A Novel Hybrid Approach Towards Drive-Cycle Based Design and Optimization of a Fractional Slot Concentrated Winding SPMSM for BEVs

Research conducted previously has shown that a battery electric vehicle (BEV) motor design incorporating drive-cycle optimization can lead to achievement of a higher torque density motor that consumes less energy over the drive-cycle in comparison to a conventionally designed motor. Such a motor indirectly extends the driving range of the BEV. Firstly, in this paper, a baseline fractional slot concentrated winding (FSCW) surface permanent magnet synchronous machine (SPMSM) designed for a direct-drive BEV utilizing the conventional machine design approach has been developed. A vehicle dynamics model for the baseline machine and its associated vehicle parameters are used against an urban dynamometer driving schedule (UDDS) to derive loading data in terms of torque, speed, and energy.
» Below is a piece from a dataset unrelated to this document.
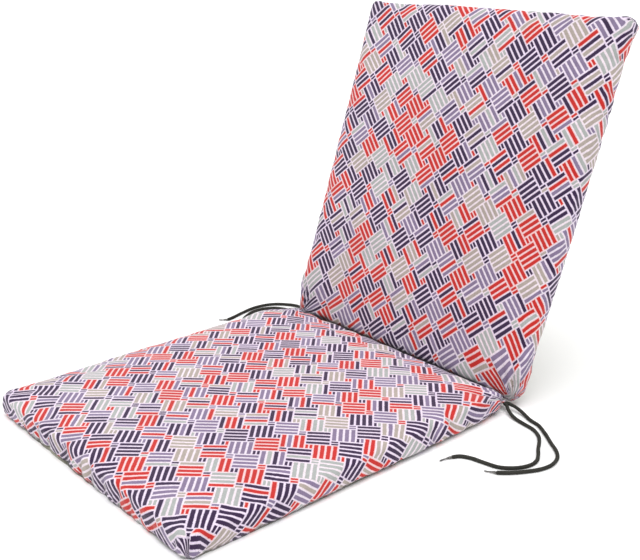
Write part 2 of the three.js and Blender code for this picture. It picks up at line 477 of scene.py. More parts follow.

Energy Center of Gravity (ECG) and K-means clustering are two existing methods for reducing the number of machine operating points of the drive-cycle while preserving the characteristics of the entire cycle are implemented, which offer high computational efficiency and low computational time cost while optimizing an electric machine. Understanding the merits and demerits of the two existing methods, a novel hybrid approach of drive-cycle data representation is proposed. The drive-cycle data elicited from all of the approaches are thereafter used towards optimization of FSCW SPMSMs. Finally, a comparative performance analysis of optimally designed SPMSMs using the two existing approaches and the proposed approach is conducted.